B. disposing one end of an elongate iron core in the center turn of said coil with the face of such end adjacent said one surface of said glass of said panel at said location thereon;

C. disposing said pin with said end thereof adjacent said location on said opposite surface of said glass of said panel;

D. supplying high frequency alternating current to said coil to generate lines of magnetic flux for induction heating of said pin, said iron core increasing flux concentration for increased heating of said pin; and

E. after sufficient heating of said pin, inserting said end of such pin into said glass of said panel to a desired depth and then terminating said supply of current to said coil for sealing such end of the pin in the glass.

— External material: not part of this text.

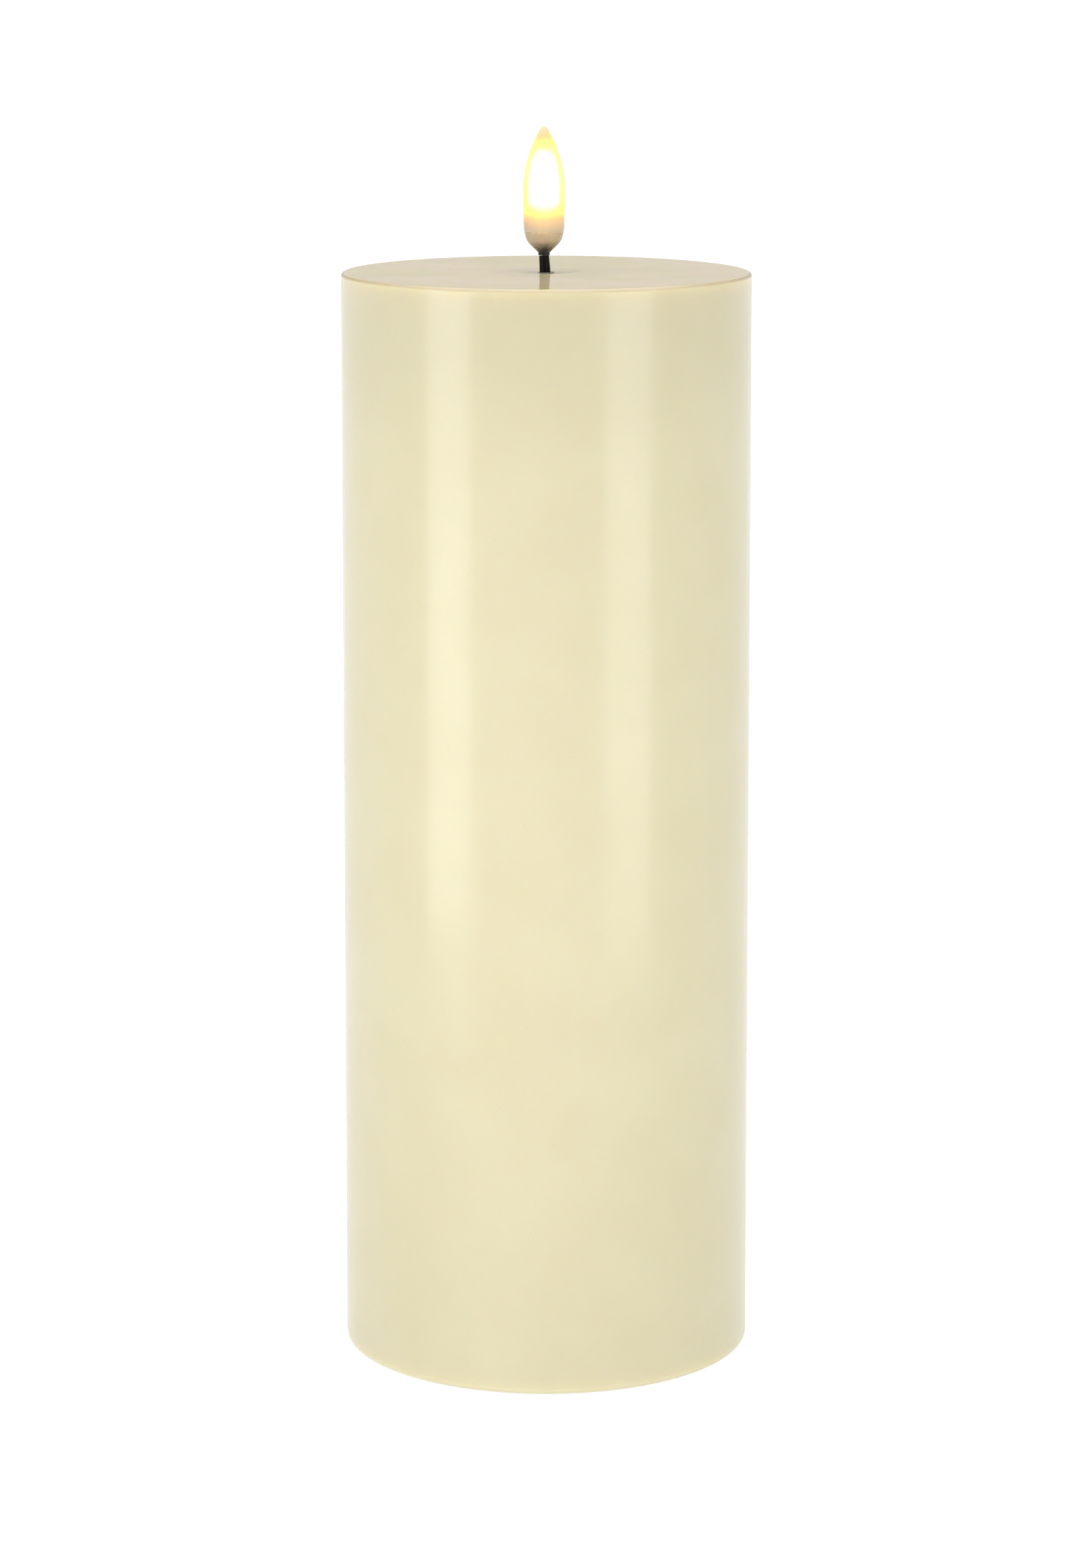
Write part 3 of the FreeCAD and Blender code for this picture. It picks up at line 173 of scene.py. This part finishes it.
def wax_finish(top_z):
    """Ivory wax: faint clouds and flecks, painted shade on the side just under the top and on the rim, a
    pinker and glossier top that is painted lighter than the side, and a ring of painted shade round the wick.
    """
    f = Finish("wax", subsurface_weight=0.7, subsurface_scale=0.006, subsurface_radius=(1.0, 0.7, 0.4))
    f.set(specular_ior_level=0.55)
    cloud = f.span(f.grain(0.016, 4.0), 0.3, 0.7)
    colour = f.blend(cloud, WAX_LIGHT, WAX_DEEP)
    flecks = f.span(f.cells(0.0042), 0.03, 0.06, 0.35, 0.0)
    colour = f.blend(flecks, colour, WAX_FLECK)
    # Painted shade: the side is painted darker towards the top, where less light reaches it.
    cap = f.span(f.z, top_z - 34 * MM, top_z - 6 * MM)
    colour = f.blend(f.math("MULTIPLY", cap, CAP_SHADE_DEPTH), colour, BLACK)
    facing = f.node("ShaderNodeSeparateXYZ", {"Vector": f.node("ShaderNodeTexCoord").outputs["Normal"]})
    # Painted shade: the rounded rim, where the normal turns from the side to the top, is painted darker to
    # tone down its bright line.
    rim_shade = f.span(facing.outputs["Z"], 0.1, 0.6)
    colour = f.blend(rim_shade, colour, WAX_RIM_SHADE)
    on_top = f.span(facing.outputs["Z"], 0.94, 0.995)
    # The top face is a pinker, lit copy of the wax: painted lighter than the side to make up for how light
    # falls on it. Its pools are random tone.
    pools = f.span(f.grain(0.022, 2.0, (1, 0.7, 1), 0.4), 0.4, 0.6)
    colour = f.blend(on_top, colour, f.blend(pools, WAX_TOP_LIT, WAX_POOL_LIT))
    flat = f.node("ShaderNodeCombineXYZ", {"X": f.x, "Y": f.y}).outputs[0]
    from_wick = f.node("ShaderNodeVectorMath", {0: flat}, operation="LENGTH").outputs["Value"]
    from_wick = f.math("ADD", from_wick, f.math("MULTIPLY", f.grain(0.0015), 0.7 * MM))
    # A ring of painted shade round the wick's base, where the wick stands in the wax.
    wick_shade = f.span(from_wick, WICK_SHADE_START, WICK_SHADE_END, 0.75, 0.0)
    f.set(colour=f.blend(wick_shade, colour, WAX_WICK_SHADE))
    smear = f.grain(0.012, 5.0, (1, 1, 0.35), 0.6)
    side_gloss = f.span(smear, 0.25, 0.75, 0.17, 0.24)
    top_gloss = f.span(smear, 0.25, 0.75, 0.04, 0.09)
    f.set(roughness=f.math("MULTIPLY_ADD", on_top, f.math("SUBTRACT", top_gloss, side_gloss), side_gloss))
    f.bump(f.grain(0.0008, 3.0), 0.004 * MM)
    return f.material


def lathe(name, outline, turns, nudge=None):
    """Turns a closed outline of (radius, height) points about the upright axis. nudge(angle, radius, height)
    moves a point. A point on the axis becomes one vertex."""
    points, faces, rings = [], [], []
    for radius, height in outline:
        if radius == 0:
            rings.append([len(points)] * turns)
            points.append(Vector((0, 0, height)))
            continue
        ring = []
        for step in range(turns):
            angle = FULL_TURN * step / turns
            r, z = nudge(angle, radius, height) if nudge else (radius, height)
            ring.append(len(points))
            points.append(Vector((r * math.cos(angle), r * math.sin(angle), z)))
        rings.append(ring)
    for lower, upper in zip(rings, rings[1:] + rings[:1]):
        if lower[0] == lower[1] and upper[0] == upper[1]:
            continue
        for step in range(turns):
            after = (step + 1) % turns
            corners = [lower[step], lower[after], upper[after], upper[step]]
            faces.append(list(dict.fromkeys(corners)))
    mesh = bpy.data.meshes.new(name)
    mesh.from_pydata(points, [], faces)
    work = bmesh.new()
    work.from_mesh(mesh)
    bmesh.ops.recalc_face_normals(work, faces=work.faces)
    work.to_mesh(mesh)
    work.free()
    piece = bpy.data.objects.new(name, mesh)
    bpy.context.collection.objects.link(piece)
    return piece


def smooth(piece):
    """Shades the piece smooth, apart from edges that turn more than SHARP_ANGLE."""
    piece.data.shade_smooth()
    piece.data.set_sharp_from_angle(angle=SHARP_ANGLE)
    return piece


def spread(start, end, count):
    """Points along a straight line, without its end."""
    return [tuple(a + (b - a) * n / count for a, b in zip(start, end)) for n in range(count)]


def round_corner(centre, radius, first, last, count):
    """Points along an arc, angles in degrees from the radius direction."""
    points = []
    for n in range(count + 1):
        angle = math.radians(first + (last - first) * n / count)
        points.append((centre[0] + radius * math.cos(angle), centre[1] + radius * math.sin(angle)))
    return points


def bow(start, end, radius, count):
    """Points along a rising arc that swells away from the axis, without its end."""
    start, end = Vector(start), Vector(end)
    half = (end - start) / 2
    sideways = Vector((-half.y, half.x)).normalized()
    centre = start + half + sideways * math.sqrt(radius**2 - half.length_squared)
    first = math.atan2(start.y - centre.y, start.x - centre.x)
    last = math.atan2(end.y - centre.y, end.x - centre.x)
    angles = [first + (last - first) * n / count for n in range(count)]
    return [(centre.x + radius * math.cos(a), centre.y + radius * math.sin(a)) for a in angles]


def make_wax():
    """The hollow pillar. Its outline runs from the wick's hole over the top, down the side and up inside."""
    low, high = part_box("wax_shell")
    bush_low, bush_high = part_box("wick_bush")
    radius = (high.x - low.x) / 2 - 0.01 * MM
    top = high.z
    cavity_radius, seat_radius, seat_high = 33 * MM, 34.6 * MM, 4 * MM
    ceiling = bush_low.z + 1.6 * MM
    bush_radius, bush_end = 2.5 * MM, bush_high.z + 0.1 * MM
    hole = 1.3 * MM
    shoulder, foot, lip = 0.7 * MM, 1.2 * MM, 0.12 * MM
    fine_top = 7 * MM  # the part of the top, out from the wick, that has close rings for its dimple
    seat_bevel, seat_step = 0.1 * MM, MM
    dimple_depth, dimple_reach = 0.16 * MM, 1.7 * MM
    ring_height, ring_place, ring_width = 0.05 * MM, 4.2 * MM, 1.1 * MM
    top_swell, side_swell = 0.04 * MM, 0.03 * MM
    outline = [(hole, bush_end)]
    outline += round_corner((hole + lip, top - lip), lip, 180, 90, 4)
    outline += spread((hole + 2 * lip, top), (fine_top, top), 24)
    outline += spread((fine_top, top), (radius - shoulder, top), 60)
    outline += round_corner((radius - shoulder, top - shoulder), shoulder, 90, 0, 8)
    outline += spread((radius, top - 1.5 * shoulder), (radius, 1.5 * foot), 150)
    outline += round_corner((radius - foot, low.z + foot), foot, 0, -90, 8)
    outline += [(seat_radius + seat_bevel, low.z), (seat_radius, low.z + seat_bevel)]
    outline += [(seat_radius, seat_high), (cavity_radius, seat_high)]
    outline += spread((cavity_radius, seat_high + seat_step), (cavity_radius, ceiling), 24)
    outline += [(cavity_radius, ceiling), (bush_radius, ceiling), (bush_radius, bush_end)]

    def hand_made(angle, r, z):
        """A dimple and a low ring round the wick, an uneven top, and a side that isn't quite round."""
        x, y = r * math.cos(angle), r * math.sin(angle)
        if z > top - shoulder / 2 and r > hole + lip / 2:
            out = r - hole
            dimple = -dimple_depth * math.exp(-((out / dimple_reach) ** 2))
            dimple += ring_height * math.exp(-(((out - ring_place) / ring_width) ** 2))
            swell = top_swell * (noise.noise(Vector((x, y, 0.3)) * 60) - 0.9)
            fade = min(1.0, (radius - r) / (2 * MM))
            return r, z + dimple + swell * fade
        if r > radius - foot and z > low.z + foot / 2:
            wave = noise.noise(Vector((math.cos(angle), math.sin(angle), z * 14)) * 2.2)
            wave += 0.4 * noise.noise(Vector((math.cos(angle), math.sin(angle), z * 40)) * 6)
            fade = min(1.0, (z - low.z) / (6 * MM), (top - z + 0.2 * MM) / (4 * MM))
            return r - side_swell * (1 + wave) * fade, z
        return r, z

    piece = smooth(lathe("wax_pillar", outline, 384, hand_made))
    piece.data.materials.append(wax_finish(top))
    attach(piece, "candle")
    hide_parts("wax_shell")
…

10. The method in accordance with claim 9 and in which said core is surrounded by a leak-proof hollow plastic jacket and including the further step of supplying a flow of coolant to the interior of such jacket for cooling of such core.

11. The method in accordance with claim 9 and in which the amperage of said high frequency curent is reduced as said pin progresses into said glass during said insertion of such pin.

12. The method in accordance with claim 10 and in which the amperage of said high frequency current is reduced as said pin progresses into said glass during said insertion of such pin.

13. The method in accordance with claim 9 and in which said induction coil is a two tier coil formed of a continuous single length of copper tubing.

14. The method in accordance with claim 10 and in which said induction coil is a two tier coil formed of a continuous single length of copper tubing.

15. The method in accordance with claim 11 and in which said induction coil is a two tier coil formed of a continuous single length of copper tubing.

16. The method in accordance with claim 12 and in which said induction coil is a two tier coil formed of a continuous single length of copper tubing.